Putting It All Together
These three features compound. A well-built workflow runs a caching-accelerated test matrix across versions, then gates a secrets-scoped deploy behind a protected environment:
jobs:
test:
strategy:
fail-fast: false
matrix:
node: [18, 20, 22]
runs-on: ubuntu-latest
steps:
- uses: actions/checkout@v4
- uses: actions/setup-node@v4
with:
node-version: ${{ matrix.node }}
cache: 'npm'
- run: npm ci
- run: npm test
deploy:
needs: test
if: github.ref == 'refs/heads/main'
environment: production
runs-on: ubuntu-latest
permissions:
id-token: write
steps:
- uses: actions/checkout@v4
- run: ./deploy.sh
The needs: test dependency ensures deploy only runs after every matrix combination passes, and the if condition restricts deploys to the main branch.
FAQ
Why is my cache never hitting?
The most common cause is a key that changes every run — for example, including a timestamp or commit SHA in the key. Keys should be derived from lockfile hashes so they only change when dependencies change. Also verify you included runner.os and that you're not silently exceeding the 10 GB repo limit and getting evicted.

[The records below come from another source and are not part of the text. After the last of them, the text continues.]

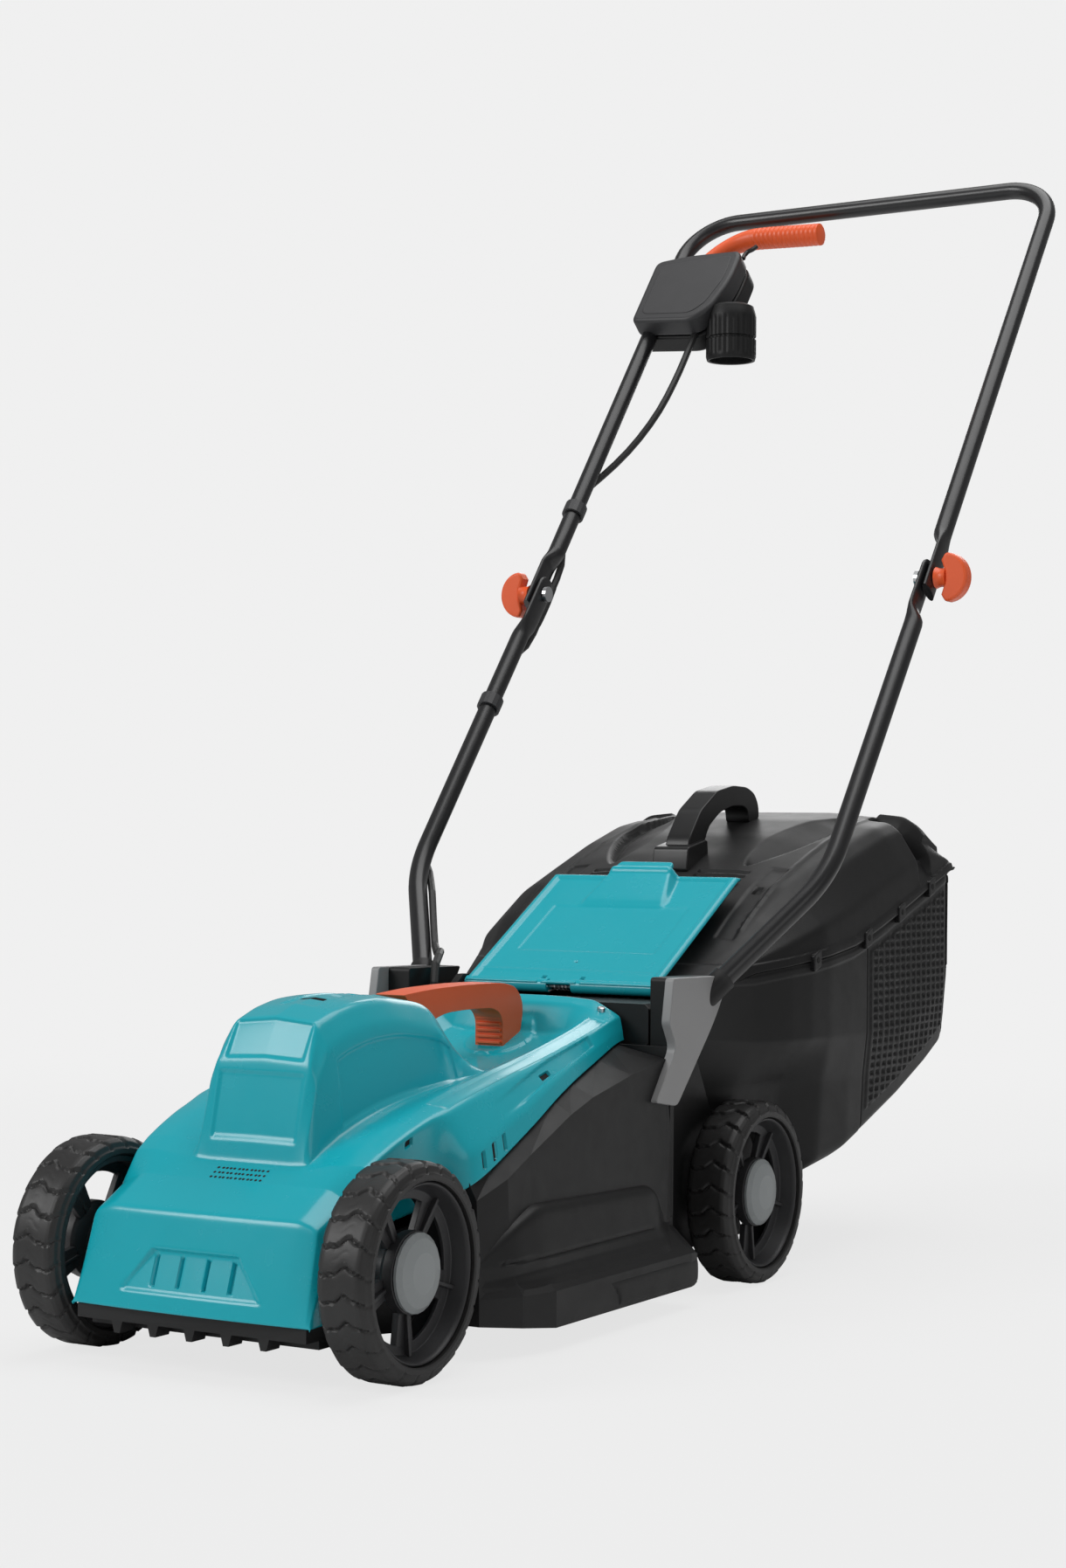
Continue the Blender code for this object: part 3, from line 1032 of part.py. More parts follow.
def build_tub():
    """The open-topped body of the grass box. Its front end is the mouth, square to the way it slides out."""
    def mouth_point(x, height):
        return at(x, mouth(height, MOUTH_GAP), height)

    front = [(0.0, 0.104), (MOUTH_HALF - 0.012, 0.104), (MOUTH_HALF, 0.114), (MOUTH_HALF, WAIST),
             (MOUTH_HALF + 0.004, 0.215), (MOUTH_HALF + 0.004, 0.2435)]
    rings = [[mouth_point(x, height) for x, height in front]]
    rings += [[at(x, station, height) for x, height in tub_half(station)] for station, _ in TUB]
    last = tub_half(TUB[-1][0])
    seam = last[-1][1]
    rings.append([at(x * 0.97, BOX_REAR, min(height + 0.006, seam)) for x, height in last])
    rings.append([at(x * 0.97, BOX_REAR + 0.001, seam) for x, height in last])
    half_rings = [list(reversed(ring)) for ring in rings]
    return shell("grass_box_tub", half_rings, BOX_WALL, (BLACK, 0.5))


# station: top half width, shoulder height, middle height, outermost half width, seam height
LID = [
    (0.560, (0.120, 0.2900, 0.2960, 0.1450, 0.2705)),
    (0.600, (0.128, 0.3180, 0.3215, 0.1640, 0.2765)),
    (0.650, (0.132, 0.3450, 0.3490, 0.1765, 0.2835)),
    (0.710, (0.136, 0.3660, 0.3740, 0.1775, 0.2918)),
    (0.765, (0.139, 0.3840, 0.3930, 0.1775, 0.3063)),
    (0.832, (0.142, 0.4020, 0.4100, 0.1770, 0.3258)),
    (0.895, (0.143, 0.4110, 0.4180, 0.1760, 0.3450)),
    (0.915, (0.141, 0.4070, 0.4135, 0.1755, 0.3505)),
    (0.950, (0.137, 0.3860, 0.3920, 0.1740, 0.3600)),
]


def build_lid():
    def section(top_half, shoulder, middle, outer, seam):
        rise = shoulder - seam
        return [(outer, seam), (outer - 0.003, seam + rise * 0.45), (top_half + (outer - top_half) * 0.35,
                seam + rise * 0.88), (top_half, shoulder), (top_half * 0.5, middle), (0.0, middle)]

    front = [(0.1190, 0.2460), (0.1180, 0.2505), (0.1150, 0.2540), (0.0970, 0.2545), (0.0500, 0.2545),
             (0.0, 0.2545)]
    rings = [[at(x, mouth(height, 0.016), height) for x, height in front]]
    rings += [[at(x, station, height) for x, height in section(*values)] for station, values in LID]
    last = section(*LID[-1][1])
    seam = last[0][1]
    rings.append([at(x * 0.985, BOX_REAR + 0.004, seam + (height - seam) * 0.78) for x, height in last])
    rings.append([at(x * 0.985, BOX_REAR + 0.005, seam) for x, height in last])
    return shell("grass_box_lid", rings, BOX_WALL, (BLACK, 0.45))


def lid_top(station):
    return between(LID, station)[2]


def build_box_handle():
    arch = [(0.6900, 0.3900), (0.7150, 0.4180), (0.7500, 0.4370), (0.7850, 0.4430), (0.8150, 0.4420),
            (0.8320, 0.4360), (0.8410, 0.4250)]
    inside = [(0.8160, 0.4190), (0.8050, 0.4225), (0.7820, 0.4220), (0.7560, 0.4160), (0.7320, 0.4020),
              (0.7220, 0.3870)]
    seat = [[(station, lid_top(station) + GAP) for station in foot]
            for foot in ((0.6820, 0.7100, 0.7200), (0.8180, 0.8320, 0.8430))]
    outline = arch + list(reversed(seat[1])) + inside + list(reversed(seat[0]))
    handle = profile_plate("grass_box_handle", outline, -0.0130, 0.0130, (BLACK, 0.4))
    rounding = handle.modifiers.new("Bevel", "BEVEL")
    rounding.width = 0.003
    rounding.segments = 2
    rounding.limit_method = "ANGLE"
    rounding.angle_limit = math.radians(60)
    return handle


# ---- the whole machine ----------------------------------------------------------------------------------
def main():
    build_hood()
    build_deck()
    build_comb()
    build_carry_handle()
    build_motor()
    for label, side in SIDES:
        build_bracket(label, side)
        build_lower_handle(label, side)
        build_clamp(label, side)
    front = build_axle("front_axle", FRONT_TRACK, 0.0, DECK_SKIRT[0][1][1])
    rear = build_axle("rear_axle", REAR_TRACK, WHEELBASE, REAR_HALF)
    for axle, name, track, station in ((front, "front", FRONT_TRACK, 0.0), (rear, "rear", REAR_TRACK, WHEELBASE)):
        carrier = pivot(name + "_axle_slide", at(0, station, WHEEL_RADIUS), axle)
        for label, side in SIDES:
            wheel = build_wheel(name + "_" + label, side, track, station)
            wheel.parent = carrier
            wheel.matrix_parent_inverse = Matrix.Translation(at(0, station, WHEEL_RADIUS)).inverted()
    build_flap()
    pivot("grass_box_slide", at(0, BOX_REAR, 0.2), build_tub(), build_lid(), build_box_handle())
    pivot("handle_fold", FOLD, build_upper_handle(), *build_switch_box(), build_cable(), build_clips())
    build_bail()


main()
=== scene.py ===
"""The looks of a corded rotary mower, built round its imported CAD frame. Metres, +Z up, the front faces -Y.

A "station" is a distance behind the front axle, as in the CAD source. Outlines and sections are given as
stations, heights and distances from the middle plane.
"""
import math

import bmesh
import bpy
import numpy as np
from mathutils import Matrix, Vector


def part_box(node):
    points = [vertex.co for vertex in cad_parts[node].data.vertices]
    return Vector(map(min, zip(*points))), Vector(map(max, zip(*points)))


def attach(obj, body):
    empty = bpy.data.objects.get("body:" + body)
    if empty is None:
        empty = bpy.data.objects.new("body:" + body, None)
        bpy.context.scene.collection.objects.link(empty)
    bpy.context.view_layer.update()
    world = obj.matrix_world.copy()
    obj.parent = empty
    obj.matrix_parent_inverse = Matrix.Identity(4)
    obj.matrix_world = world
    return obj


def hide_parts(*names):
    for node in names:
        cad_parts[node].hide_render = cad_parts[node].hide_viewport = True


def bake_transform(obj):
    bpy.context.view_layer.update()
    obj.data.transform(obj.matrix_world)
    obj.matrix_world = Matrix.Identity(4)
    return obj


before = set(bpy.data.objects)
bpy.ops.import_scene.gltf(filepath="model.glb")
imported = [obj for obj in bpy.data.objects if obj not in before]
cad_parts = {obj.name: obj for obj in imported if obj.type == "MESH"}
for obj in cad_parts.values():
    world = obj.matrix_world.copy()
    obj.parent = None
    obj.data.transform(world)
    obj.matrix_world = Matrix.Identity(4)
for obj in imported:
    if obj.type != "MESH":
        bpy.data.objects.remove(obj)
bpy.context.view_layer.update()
SIDES = (("left", 1), ("right", -1))
X_AXIS, Y_AXIS, Z_AXIS = Vector((1, 0, 0)), Vector((0, 1, 0)), Vector((0, 0, 1))


def middle(node_name):
    low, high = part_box(node_name)
    return (low + high) / 2


AXLE_Y = middle("front_axle").y


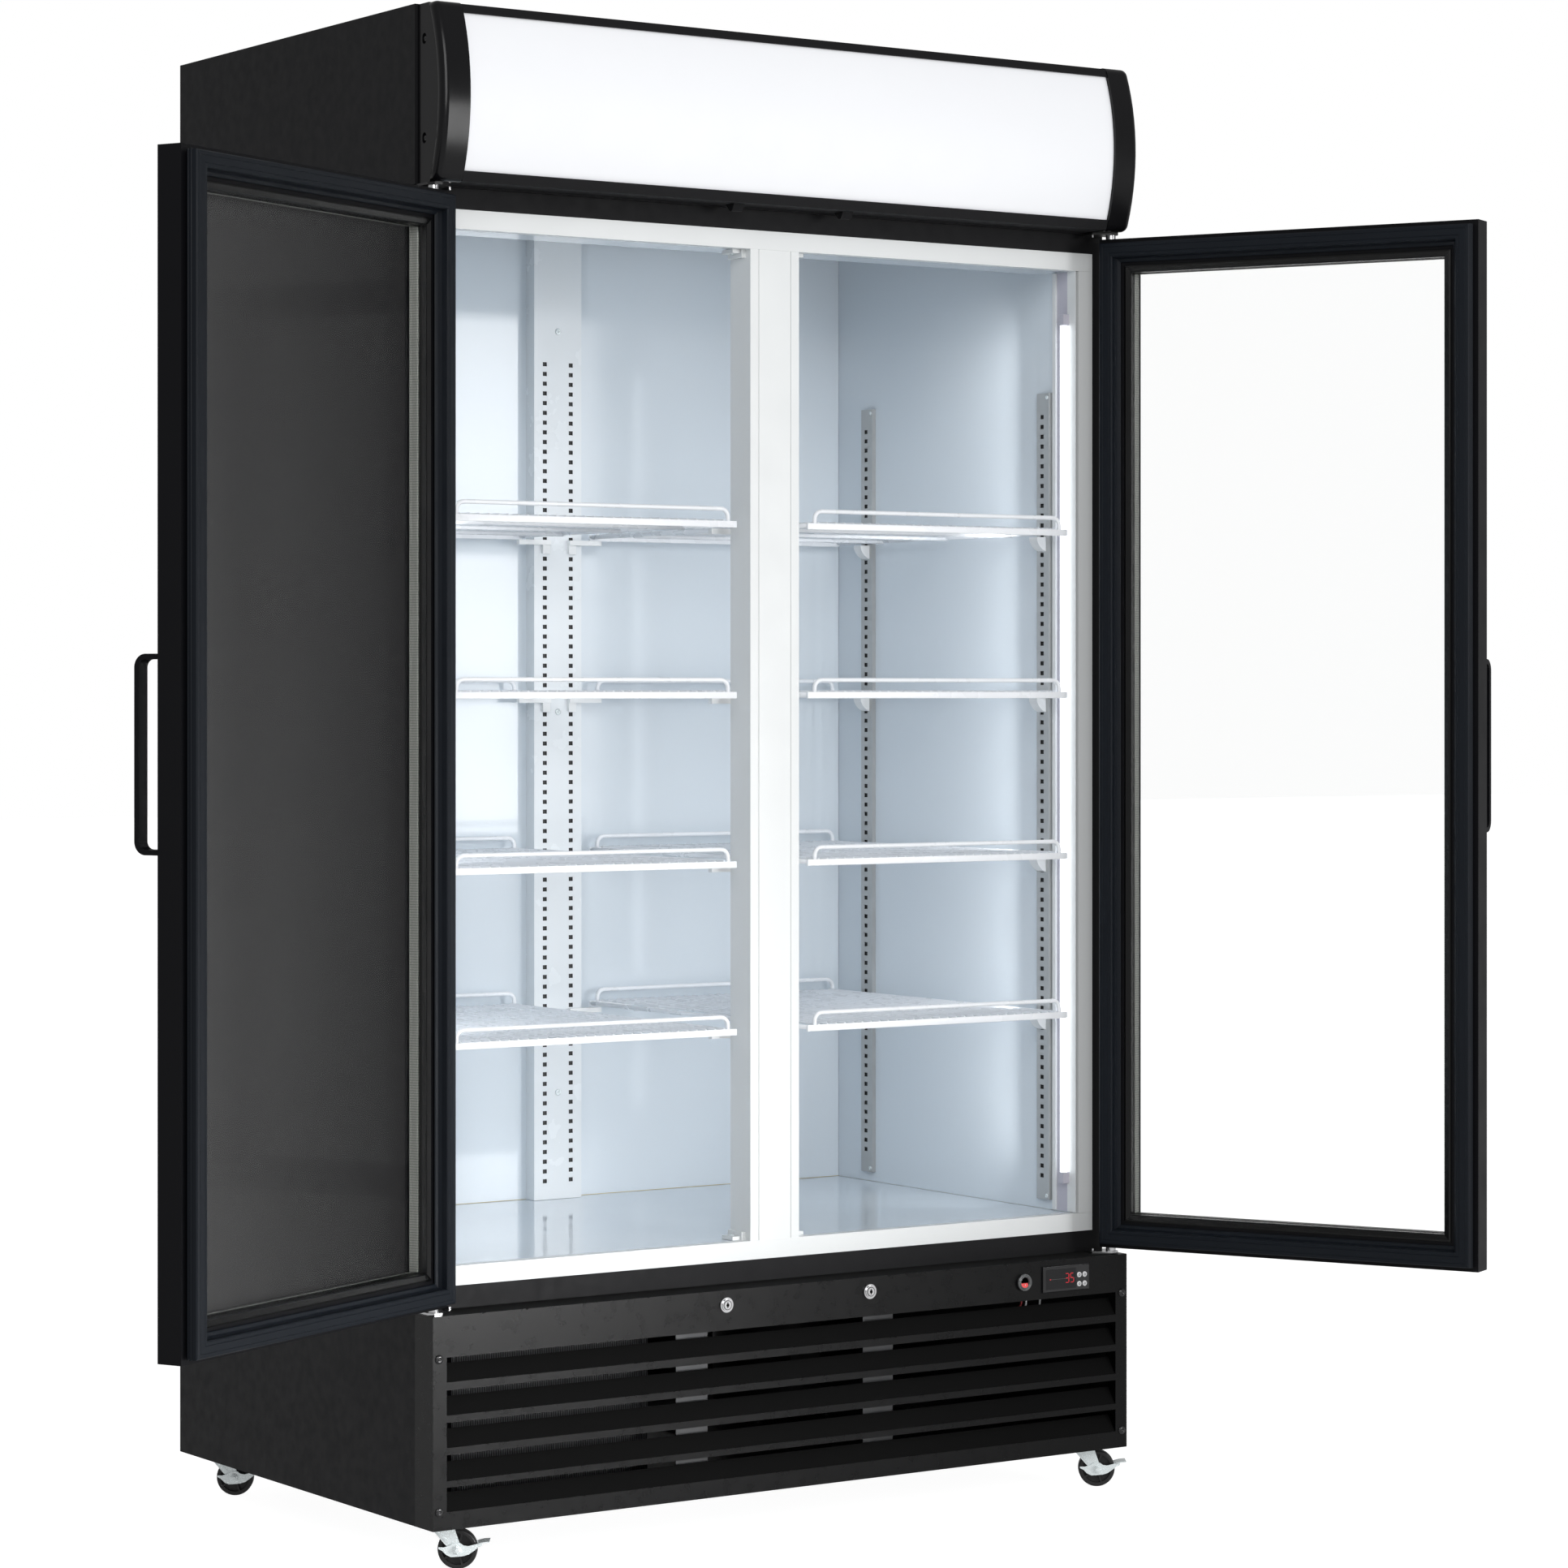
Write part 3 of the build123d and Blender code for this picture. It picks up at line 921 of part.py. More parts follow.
trail_way = (cos(radians(CASTER_TURN)), sin(radians(CASTER_TURN)), 0)
for name, stem_x, stem_y in caster_places:
    swivel = Plane(origin=(stem_x, stem_y, 0), x_dir=trail_way, z_dir=(0, 0, 1))
    axle = Plane(
        origin=swivel.from_local_coords(Vector(CASTER_TRAIL, 0, WHEEL_R)),
        x_dir=swivel.x_dir,
        z_dir=swivel.y_dir * -1,
    )
    with BuildPart() as fork:
        for leg_side in (-1, 1):
            with BuildSketch(axle.offset(leg_side * (LEG_GAP + LEG / 2))):
                with BuildLine():
                    leg_top = FORK_TOP - WHEEL_R - FORK_PLATE
                    leg_back = -CASTER_TRAIL - 19
                    Polyline((9, 0), (8, leg_top), (leg_back, leg_top), (leg_back, leg_top - 5), (-5, -7.5))
                    ThreePointArc((-5, -7.5), (4.5, -7.8), (9, 0))
                make_face()
            extrude(amount=LEG / 2, both=True)
        with BuildSketch(swivel.offset(FORK_TOP - FORK_PLATE)):
            with Locations(((8 - 19) / 2 + CASTER_TRAIL / 2, 0)):
                Rectangle(27 + CASTER_TRAIL, 2 * (LEG_GAP + LEG))
        extrude(amount=FORK_PLATE)
        with BuildSketch(swivel.offset(FORK_TOP - FORK_PLATE)):
            Circle(17)
        extrude(amount=FORK_PLATE)
        with BuildSketch(swivel.offset(FORK_TOP - 20)):
            Circle(PIN_R + 0.05)
        extrude(amount=20, mode=Mode.SUBTRACT)
        with BuildSketch(axle.offset(-LEG_GAP - LEG - 3.2)):
            Circle(PIN_R)
        extrude(amount=2 * (LEG_GAP + LEG + 3.2))
        for head in (-LEG_GAP - LEG - 5.6, LEG_GAP + LEG + 2.2):
            with BuildSketch(axle.offset(head)):
                RegularPolygon(7.2, 6)
            extrude(amount=3.4)
    fork.part.label = f"caster_fork_{name}"
    export_step(fork.part, f"parts/caster_fork_{name}.step")

    with BuildPart() as wheel:
        with BuildSketch(axle.offset(-WHEEL_WIDE / 2)):
            Circle(WHEEL_R)
            Circle(PIN_R + 0.05, mode=Mode.SUBTRACT)
        extrude(amount=WHEEL_WIDE)
        fillet(wheel.edges().filter_by(GeomType.CIRCLE).sort_by(SortBy.RADIUS)[-2:], 2.5)
        for pocket_side in (-1, 1):
            with BuildSketch(axle.offset(pocket_side * (WHEEL_WIDE / 2 - 2.5))):
                Circle(WHEEL_R - 5.5)
                Circle(8.5, mode=Mode.SUBTRACT)
                with PolarLocations(14, 5):
                    Rectangle(13, 2.4, mode=Mode.SUBTRACT)
            extrude(amount=2.5, both=True, mode=Mode.SUBTRACT)
    wheel.part.label = f"caster_wheel_{name}"
    export_step(wheel.part, f"parts/caster_wheel_{name}.step")

    with BuildPart() as brake:
        for lever_side in (-1, 1):
            with BuildSketch(axle.offset(lever_side * (LEG_GAP + LEG + 0.3 + LEVER / 2))):
                with BuildLine():
                    ThreePointArc((-23, 3), (3, -9), (32, 5.5))
                    Polyline((32, 5.5), (32, 9), (10, 6.5), (-8, 5.5), (-23, 3))
                make_face()
                Circle(PIN_R + 0.05, mode=Mode.SUBTRACT)
            extrude(amount=LEVER / 2, both=True)
        pedal_wide = 2 * (LEG_GAP + LEG + 0.3 + LEVER)
        with BuildSketch(axle.offset(-pedal_wide / 2)):
            with BuildLine():
                Polyline((28.5, 6.6), (28.5, 8.8), (41, 10.6), (41, 8.8), close=True)
            make_face()
        extrude(amount=pedal_wide)
    brake.part.label = f"caster_brake_{name}"
    export_step(brake.part, f"parts/caster_brake_{name}.step")
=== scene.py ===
"""Looks of the two-door glass door merchandiser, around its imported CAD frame. Metres."""
import math

import bmesh
import bpy
from mathutils import Matrix, Vector


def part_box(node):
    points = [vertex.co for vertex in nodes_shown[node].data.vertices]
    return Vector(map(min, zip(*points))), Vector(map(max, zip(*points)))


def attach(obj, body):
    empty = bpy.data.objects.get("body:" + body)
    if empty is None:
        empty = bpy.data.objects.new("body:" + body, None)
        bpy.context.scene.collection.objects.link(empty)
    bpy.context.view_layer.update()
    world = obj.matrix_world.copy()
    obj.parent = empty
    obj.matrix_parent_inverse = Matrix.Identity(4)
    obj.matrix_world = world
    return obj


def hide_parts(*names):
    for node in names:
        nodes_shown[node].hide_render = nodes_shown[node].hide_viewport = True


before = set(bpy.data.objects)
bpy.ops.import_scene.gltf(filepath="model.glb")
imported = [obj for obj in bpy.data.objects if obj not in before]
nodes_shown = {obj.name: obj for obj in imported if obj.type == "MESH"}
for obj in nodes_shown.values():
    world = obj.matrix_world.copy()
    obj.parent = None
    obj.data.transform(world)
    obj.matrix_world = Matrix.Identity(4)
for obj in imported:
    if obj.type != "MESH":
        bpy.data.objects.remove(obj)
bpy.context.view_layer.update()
CABINET = "cabinet"
SIDES = (("left", -1), ("right", 1))

# ---------------------------------------------------------------- camera, floor and light
CAMERA_AT = (-3.305, -5.144, 1.116)
CAMERA_TURN = math.radians(-33.95)
CAMERA_LENS = 100.24
CAMERA_SHIFT = (0.0226, -0.0588)
ROOM_GLOW = 0.40
FLOOR_GLOW = 0.44
FLOOR_SEEN = 0.95
LAMP_POWER = 0.88


def make_camera():
    data = bpy.data.cameras.new("camera")
    data.lens = CAMERA_LENS
    data.shift_x, data.shift_y = CAMERA_SHIFT
    data.clip_end = 100
    camera = bpy.data.objects.new("camera", data)
    camera.location = CAMERA_AT
    camera.rotation_euler = (math.radians(90), 0, CAMERA_TURN)
    bpy.context.collection.objects.link(camera)
    bpy.context.scene.camera = camera


def area_light(name, at, target, size, power, size_y=None, spread=math.pi):
    data = bpy.data.lights.new(name, "AREA")
    data.energy = power
    data.size = size
    data.spread = spread
    if size_y:
        data.shape = "RECTANGLE"
        data.size_y = size_y
    light = bpy.data.objects.new(name, data)
    light.location = at
    light.rotation_euler = (Vector(target) - Vector(at)).to_track_quat("-Z", "Y").to_euler()
    bpy.context.collection.objects.link(light)
    return light


def seen_directly(tree):
    """1 for rays from the camera, through glass or not, and 0 for the light that falls on the object."""
    rays = tree.nodes.new("ShaderNodeLightPath")
    seen = add_node(tree, "ShaderNodeMath", operation="MAXIMUM")
    tree.links.new(rays.outputs["Is Camera Ray"], seen.inputs[0])
    tree.links.new(rays.outputs["Is Transmission Ray"], seen.inputs[1])
    return seen.outputs[0]


def make_world():
    """White behind the object; a dimmer room is what lights it and what its surfaces mirror."""
    world = bpy.data.worlds.new("studio")
    world.use_nodes = True
    tree = world.node_tree
    background = tree.nodes["Background"]
    background.inputs["Color"].default_value = (1.0, 1.0, 1.0, 1)
    glow = ranged(tree, seen_directly(tree), ROOM_GLOW, 1.0, 0, 1)
    tree.links.new(glow, background.inputs["Strength"])
    bpy.context.scene.world = world


def make_floor():
    bpy.ops.mesh.primitive_plane_add(size=60, location=(0, 0, 0))
    floor = bpy.context.object
    floor.name = "floor"
    paper = surface("floor", (0.24, 0.24, 0.24), 0.8, grain=40, bump=0.02, tint=0.01)
    tree = paper.node_tree
    shader = tree.nodes["Principled BSDF"]
    shader.inputs["Emission Color"].default_value = (1.0, 1.0, 1.0, 1)
    glow = ranged(tree, seen_directly(tree), FLOOR_GLOW, FLOOR_SEEN, 0, 1)
    tree.links.new(glow, shader.inputs["Emission Strength"])
    floor.data.materials.append(paper)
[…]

Can I share a cache across the matrix?
Yes, if the cached content is identical across combinations, the same key restores the same cache. But if different Node or OS versions produce different dependency trees, include those values in the key (${{ matrix.os }}-${{ matrix.node }}-...) to avoid cross-contamination.
How many matrix jobs can I run at once?
A single workflow run supports up to 256 jobs in a matrix. Actual parallelism is bounded by your plan's concurrency limits and runner availability, so very wide matrices may queue. Use max-parallel to throttle deliberately.
What's the difference between a secret and an environment variable?
Plain environment variables (set under env: or repository variables) are stored in plaintext and visible in logs. Secrets are encrypted at rest and masked in logs. Use secrets for anything sensitive; use variables for non-sensitive config like region names or feature flags.
Do secrets work in pull requests from forks?
No. Workflows triggered by pull_request from a fork run without access to secrets to prevent credential theft. Use OIDC, the pull_request_target event (carefully), or a separate post-merge workflow for steps that genuinely need secrets.
Should I use OIDC or stored cloud secrets? Prefer OIDC whenever your cloud provider supports it. Short-lived tokens eliminate the risk of a leaked long-lived key and remove the rotation burden entirely. Reserve static secrets for third-party services that don't offer federated identity.
How do I force a cache refresh without changing dependencies?
Bump a version prefix in your cache key (e.g., v1-npm-... → v2-npm-...). Since caches are immutable and keyed by string, the new key guarantees a fresh write on the next run.